Since customer service and support are my first priority when buying a tool, Craftsman is at the bottom in my decision making process in that purchase. So when Craftsman comes out with a new tool I don’t get excited because the manufacturer of the tool will generally have a spin off of it under their brand. Which is generally a company that is easier to deal with.

In the area of customer service and support in my opinion Craftsman lives up to the legacy it has been given. As to quality, like any other tool you buy you get what you pay for.

-- I don't make mistakes, I have great learning lessons, Greg

View Shopsmithtom's profile

Shopsmithtom

780 posts in 2917 days


#14 posted 04-04-2011 04:44 PM

Nicely done commentary, Bob. Over the years I’ve had many Craftsman tools and they have all served me well.
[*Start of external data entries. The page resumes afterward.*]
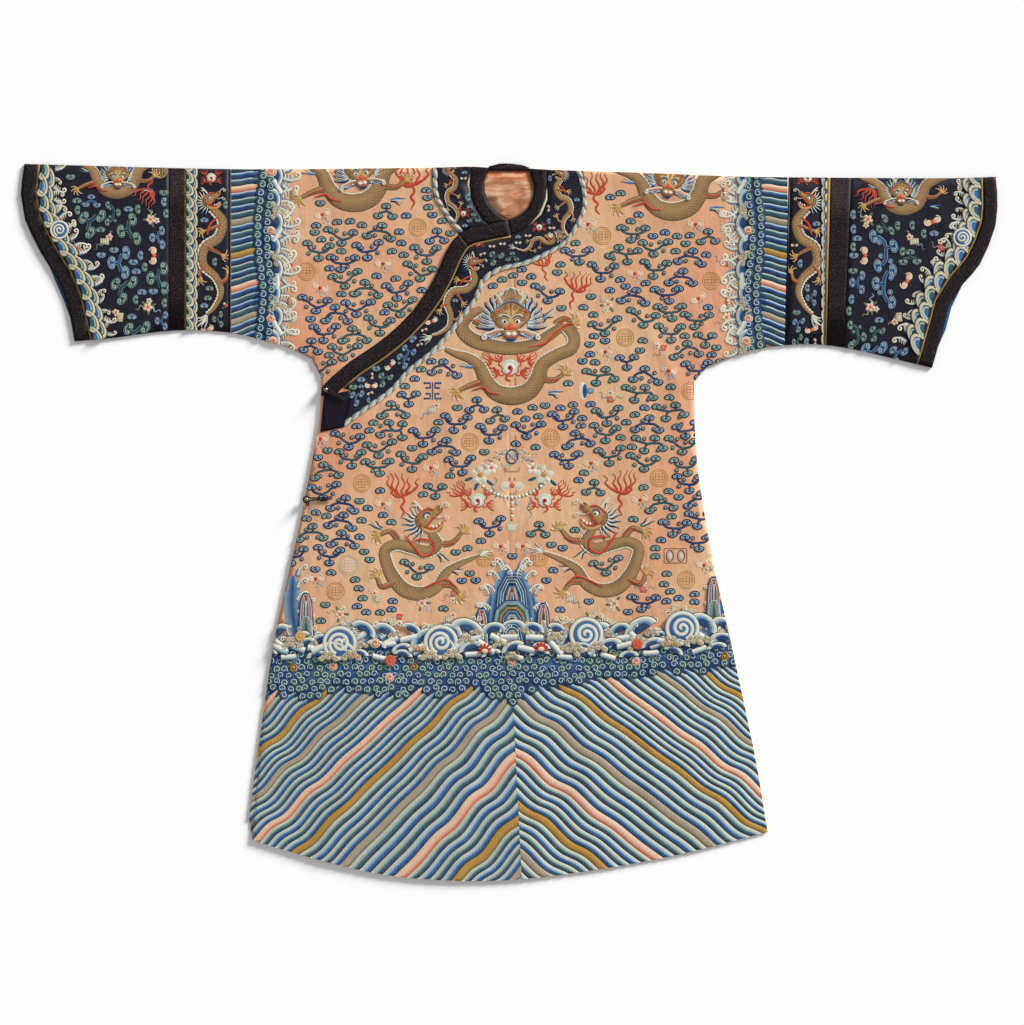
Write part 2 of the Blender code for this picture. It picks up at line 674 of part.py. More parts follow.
def make_collar(robe, materials):
    on_front = raised(front_low, WALL + LAID_GAP)
    on_under = raised(under_low, WALL + LAID_GAP)
    crescent_l, crescent_r = robe.crescents

    def in_any(x, y, *loops):
        return any(inside(loop, x, y) for loop in loops)

    patch_top = robe.patch[:2]

    def above_patch(x, y):
        (left_x, left_y), (right_x, right_y) = patch_top
        return y > left_y + (right_y - left_y) * (x - left_x) / (right_x - left_x)

    pieces = (
        ("collar_over", "navy", COLLAR_WALL, on_front,
         lambda x, y: (inside(robe.collar_outline, x, y)
                       and not in_any(x, y, robe.piping, crescent_r, robe.patch))),
        ("collar_under", "navy", COLLAR_WALL, on_under,
         lambda x, y: inside(robe.under_collar_outline, x, y) and not inside(crescent_l, x, y)),
        ("neck_band_l", "brocade", TRIM_WALL, on_under, lambda x, y: inside(robe.ring_l, x, y)),
        ("neck_band_r", "brocade", TRIM_WALL, on_front, lambda x, y: inside(robe.ring_r, x, y)),
        ("overlap_band_upper", "brocade", TRIM_WALL, on_front,
         lambda x, y: inside(robe.band_upper, x, y)),
        ("overlap_band_lower", "brocade", TRIM_WALL, on_front,
         lambda x, y: (inside(robe.band_lower, x, y) and above_patch(x, y)
                       and not inside(robe.patch, x, y))),
        ("overlap_piping", "gold", TRIM_WALL, on_front,
         lambda x, y: inside(robe.piping, x, y) and not inside(robe.patch, x, y)),
        ("neck_piping_l", "cream", TRIM_WALL, on_under, lambda x, y: inside(crescent_l, x, y)),
        ("neck_piping_r", "cream", TRIM_WALL, on_front, lambda x, y: inside(crescent_r, x, y)),
        ("closing_patch", "satin", COLLAR_WALL, on_front, lambda x, y: inside(robe.patch, x, y)),
    )
    for name, material, wall, low, test in pieces:
        sheet(robe.net, name, materials[material], robe.region(test), low, wall)
    sheet(robe.net, "neck_rim", materials["brocade"],
          robe.net.where(lambda x, y: inside(robe.rim, x, y)), flat(WALL + LAYER_GAP), RIM_WALL)


def make_frogs(materials):
    on_top = raised(front_low, WALL + LAID_GAP + TRIM_WALL)
    for number, button_x, button_y, end_x, end_y in FROGS:
        make_frog(materials, number, button_x, button_y, end_x, end_y, on_top)


clear_scene()
finishes = make_materials()
robe = Robe()
make_body(robe, finishes)
make_sleeves(robe, finishes)
make_collar(robe, finishes)
make_frogs(finishes)
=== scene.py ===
"""The looks of the dragon robe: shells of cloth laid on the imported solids, and the embroidery
worked over them in raised silk thread. Flat places are complex numbers in mm, x along the
sleeves and y from the hem to the neck; everything becomes metres when it is laid on the cloth.
"""

import math
import random

import bpy
import numpy as np
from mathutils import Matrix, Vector
from mathutils.bvhtree import BVHTree


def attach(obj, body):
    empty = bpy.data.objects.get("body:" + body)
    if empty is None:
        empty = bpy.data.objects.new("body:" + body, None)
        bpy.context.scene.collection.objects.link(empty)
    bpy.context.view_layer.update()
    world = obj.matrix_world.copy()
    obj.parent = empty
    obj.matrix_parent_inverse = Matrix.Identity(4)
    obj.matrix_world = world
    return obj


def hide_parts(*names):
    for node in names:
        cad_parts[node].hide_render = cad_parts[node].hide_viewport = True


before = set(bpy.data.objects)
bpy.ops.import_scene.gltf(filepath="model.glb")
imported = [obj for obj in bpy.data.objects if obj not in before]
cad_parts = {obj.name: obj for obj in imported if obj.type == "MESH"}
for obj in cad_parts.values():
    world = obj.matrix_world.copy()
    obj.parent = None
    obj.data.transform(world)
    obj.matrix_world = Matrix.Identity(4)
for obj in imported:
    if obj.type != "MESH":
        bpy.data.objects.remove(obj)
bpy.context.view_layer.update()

MM = 0.001
STEP = 0.10           # each level of stitching lies this much above the last, mm
RIDGE = 0.40          # height of a satin stitch down its middle, mm
WEAVE_PITCH = 0.0016  # spacing of the ribs of a woven silk, m
EDGE_DIP = -0.06      # edges of a stitch go into the cloth
FOLD_ANGLE = 40       # edges sharper than this stay sharp, degrees
SETTLE_ROUNDS = 14    # how often the heights of the cloth are eased
FRONT_ABOVE = 1.35    # cloth higher than this is front, and takes the creases, mm
OVER_ROBE = 0.1       # a height clear of everything, m
UNDER_ROBE = -1.0     # lower than any cloth, mm
DOWN = Vector((0, 0, -1))
rng = random.Random(7)


def jitter(most):
    """A random amount, up or down."""
    return rng.uniform(-most, most)


# Silk threads, as they look in daylight

SILKS = {
    "navy": "182A4C", "royal": "1F4676", "blue": "386A9C", "sky": "82A8C0", "pale blue": "B3C6C9",
    "deep teal": "1B3A46", "teal": "2F5C68", "jade": "6C9A93", "pale jade": "B2C4B0",
    "cream": "DAD2BA", "white": "E8E3D2", "stone": "C9C7B4", "sand": "BBAC8B", "ink": "171A2C",
    "dusk": "8DA5A8", "slate": "44697A", "deep slate": "233F56",
    "gold": "AD8650", "dark gold": "70502F", "ochre": "BC8842", "light gold": "CDA768",
    "copper": "946241", "lattice": "54444A",
    "red": "B83E28", "coral": "D26446", "pink": "E2B096", "blush": "E6C2A6",
    "greige": "AA9C87", "dark greige": "7E7464", "olive": "85703A", "bright gold": "B98E3A",
    "lichen": "75804A", "brown": "51402F",
}


FIRE = ("coral", "red", "red")
CREAM_BAND = ("sand", "cream", "sand")


def daylight(code):
    """A colour in linear light from its usual six-digit form."""
    parts = [int(code[i:i + 2], 16) / 255 for i in (0, 2, 4)]
    return tuple(c / 12.92 if c <= 0.04045 else ((c + 0.055) / 1.055) ** 2.4 for c in parts)


SILK = {name: np.array(daylight(code)) for name, code in SILKS.items()}


def silk(name):
    return SILK[name] if isinstance(name, str) else np.asarray(name, float)


def blend(a, b, share):
    return silk(a) * (1 - share) + silk(b) * share


# Finishes

class Wire:
    """A number from a socket, with arithmetic that adds Math nodes."""

    def __init__(self, finish, socket):
        self.finish = finish
        self.socket = socket

    def maths(self, operation, *values):
        return self.finish.node("ShaderNodeMath", {"operation": operation}, dict(enumerate(values)))

    def __add__(self, other):
        return self.maths("ADD", self, other)

    __radd__ = __add__

    def __sub__(self, other):
        return self.maths("SUBTRACT", self, other)

    def __rsub__(self, other):
        return self.maths("SUBTRACT", other, self)

    def __mul__(self, other):
        return self.maths("MULTIPLY", self, other)

    __rmul__ = __mul__

    def __pow__(self, other):
        return self.maths("POWER", self, other)

    def sine(self):
        return self.maths("SINE", self)

    def between(self, low, high):
        """0 below low, 1 above high, and eased from one to the other."""
        return self.finish.node("ShaderNodeMapRange", {"interpolation_type": "SMOOTHSTEP"},
                                {"Value": self, "From Min": low, "From Max": high})


SHEEN_ROUGHNESS = 0.4
THREAD_SHINE = 0.14   # how strongly silk reflects


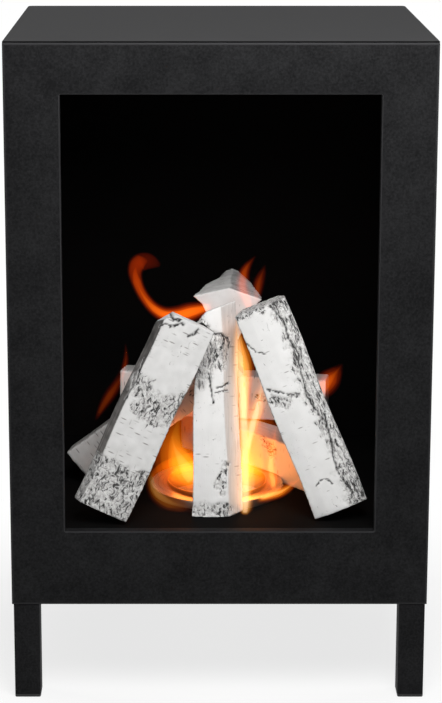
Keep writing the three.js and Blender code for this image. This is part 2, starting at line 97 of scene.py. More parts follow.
def add_node(
    tree: bpy.types.NodeTree, kind: str, settings: dict | None = None, links: dict | None = None
) -> bpy.types.Node:
    """Adds a shader node with its settings and links.

    Args:
        tree: The node tree.
        kind: The node's type without the word ShaderNode, such as "Math".
        settings: Values by property name, or by a socket's name or number. A colour is given as hex digits.
        links: What goes into each input, by name or number: an output, or a node for its first one in use.

    Returns:
        The new node.
    """
    made = tree.nodes.new(f"ShaderNode{kind}")
    for key, value in (settings or {}).items():
        if isinstance(key, str) and key not in made.inputs and hasattr(made, key):
            setattr(made, key, value)
        else:
            made.inputs[key].default_value = linear(value) if isinstance(value, str) else value
    for key, source in (links or {}).items():
        if isinstance(source, bpy.types.Node):
            source = next(output for output in source.outputs if output.enabled)
        tree.links.new(source, made.inputs[key])
    return made


def blank_nodes(owner: bpy.types.Material | bpy.types.World) -> Adder:
    """Gives a new material or world an empty node tree.

    Args:
        owner: The material or world.

    Returns:
        add_node for that tree.
    """
    owner.use_nodes = True
    owner.node_tree.nodes.clear()
    return partial(add_node, owner.node_tree)


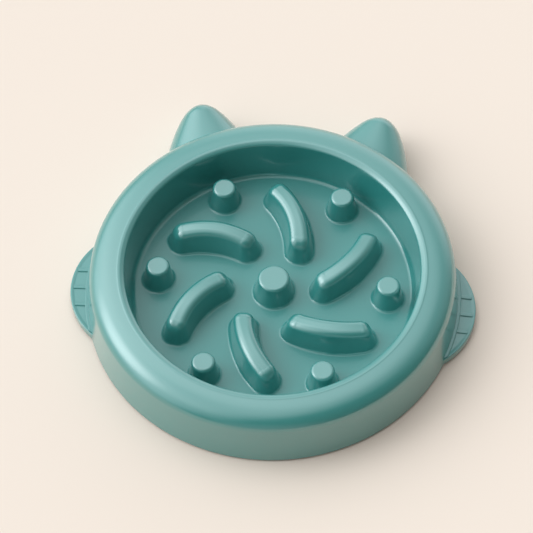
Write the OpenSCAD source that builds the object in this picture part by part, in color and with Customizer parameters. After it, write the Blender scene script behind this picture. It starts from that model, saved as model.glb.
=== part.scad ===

I think we can all agree that the line has changed in recent years, but that can be said for all the other brands as well. It has to be a tough job today to try to sell a reasonably priced product that will provide any level of reliability. -SST

-- Accuracy is not in your power tool, it's in you

View Verna's profile

Verna

202 posts in 1496 days


#15 posted 04-04-2011 04:50 PM

When I started woodworking in the late 70’s, early 80’s, I only knew of one name brand of tools—Craftsman. My father had a Craftsman Radial Arm Saw, a Craftsman metal 1/2 sheet sander, Craftsman metal hand-held drill, and a Craftsman metal jig saw, and he bought them in the 50’s. He got rid of the Radial Arm Saw years ago, but he won’t give up the hand tools.

The first stationary tool I bought was a 12” Craftsman Bandsaw. I have used it, maybe abused its abilities, and (knock on wood) I’ve only replaced blades, the tires and the key in the motor (that may not be the correct terminology…the little rectangle piece of metal…..it’s been a while since I replaced it). I’ve had it set up to use 1/8” blades for well over 25 years and it will stay that way.

I bought a benchtop Craftsman drill press in the mid 80’s. I had to replace the chuck key that was lost during a move. I have gotten more than my original investment from just these two tools.

I sold two Craftsman routers a few years ago to a former co-worker. He wanted them for parts for his Craftsman routers. I told him that he may reconsider when he got them….one of them was barely used and I had gotten it from a garage sale. The other one had been purchased by me in the 80’s and just needed new brushes. I do miss the lock on that router—now I have to use two wrenches to change bits on my PC routers.

I was very sad when my Craftsman 7 1/4” circular saw quit a few years ago. I did go back to Sears for a replacement, but things changed in the many years I had my circular saw. They went to a safety feature of having two buttons to hold down in order to use the saw. Being a female with smaller hands, I was unable to use most of the saws Sears had on display because I couldn’t reach both buttons at the same time….except for a Skilsaw. So, I have a Skil saw….another one of the lesser expensive name brands that gets a bum rap a lot of time, too.

So anyway, as BobG mentioned, all name brands have had their problems. Some of us wouldn’t be in this hobby if it wasn’t for the Craftsman name.